The expansion of the partnership between UC San Francisco (UCSF) and Dignity, a Catholic hospital system, was previously called off because of the impasse. However, according to The Aggie, the UC system formed the Working Group on Comprehensive Access (WGCA) to determine how to best affiliate with healthcare systems such as Dignity. The task force is meant to create policy recommendations to help ensure the values of the UC system do not conflict with affiliate systems.
However, the WGCA, formed in August 2019, has not been able to reach a consensus so instead it presented two options for moving forward. Option 1 would “allow affiliations to continue with healthcare systems that might deny people care on the basis of the hospital sponsor’s religious doctrine, while the second option would discourage the continued affiliation.
Back in April of 2019, a petition opposing UCSF’s proposed expanded affiliation with Dignity Health gained over 1,500 signatures from UCSF’s doctors and hospital staff. The petition stated that the expanded partnership would hurt “the UCSF value of providing equitable care to all of our patients, irrespective of sexual orientation or gender identity.” The petition notes that Dignity’s policies would inhibit doctors to provide their patients with the best health care options available, because of the limitations set by the hospital’s religious doctrine.
Dignity Health and other Catholic hospital systems follow the Ethical and Religious Directives (ERDs) set by the U.S. Conference of Catholic Bishops (USCCB), not by medical professionals. Dignity Health operates by the ERDs at 17 out of 31 of their hospitals. The Aggie explains:
“The ERDs do not allow the prescription of any FDA-approved methods for preventing pregnancy including sterilization, elective abortion; assistive reproductive technology such as in-vitro fertilization (IVF) or the use of a surrogate for pregnancy; gender-affirming care such as hormone replacement therapy or surgery or physician-assisted aid in dying.”

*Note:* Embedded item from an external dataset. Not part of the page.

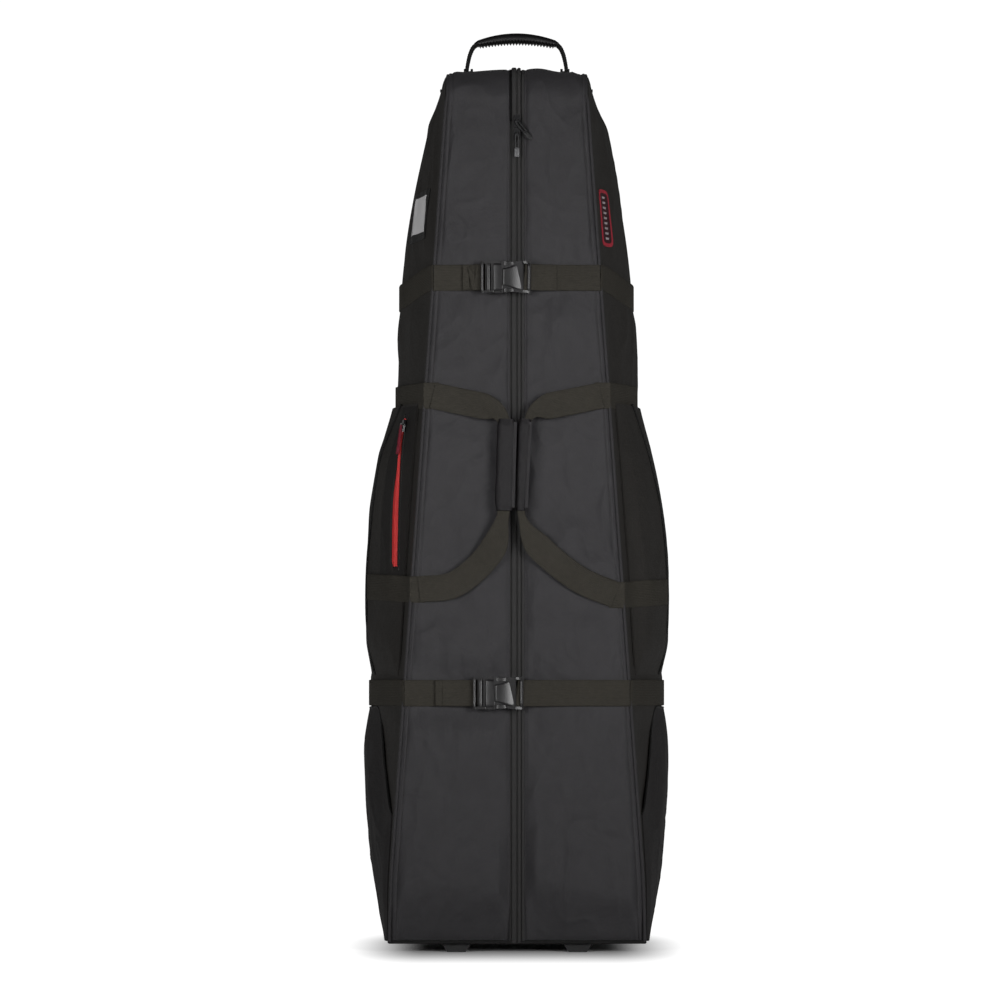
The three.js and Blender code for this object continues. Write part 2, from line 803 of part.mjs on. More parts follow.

As always with restrictive policies such as these, the most affected parties are women, transgender people, and same-gender couples seeking in vitro fertilization. In 2019, Evan Minton, a transgender man, sued Dignity Health when the hospital canceled his hysterectomy after learning of his gender identity. Minton’s legal team, which includes representation from the ACLU, said that hospitals should not be able to “pick and choose” the care they offer to patients. An appeals court ruled last year that Minton’s case could proceed. The ACLU Foundations of California and the National Health Law Program have an ongoing campaign, “All Care Everywhere,” to challenge the mistreatment vulnerable patients, like transgender people, receive at Catholic hospitals.
Vanessa Jacoby is a member of the WGCA and a doctor specializing in obstetrics and gynecology. She believes the ERDs are clearly discriminatory to women and transgender people. She said of the affiliation:
“When I’m considering a healthcare decision, if one of the harms is discrimination against any group, but in this case discrimination against women and against LGBT people and against transgender patients […] that, to me, overwhelms any potential benefit. I don’t believe UC should violate our anti-discrimination policies, no matter what the potential benefits are.”
The Working Group on Comprehensive Access’ inability to find a way forward for a partnership between the University of California and Dignity Health is but one example of the conflict between religious providers and secular healthcare. Catholic health systems control one in six hospital beds, and are often the only location for treatment in some rural areas. But patients should not have to risk being treated by people who adhere to guidelines from the bishops that, in too many cases, ignore reality. Every patient should be treated according to actual science and medical best practices, an approach the Catholic intellectual tradition which is so focused on reason complementing faith can readily support.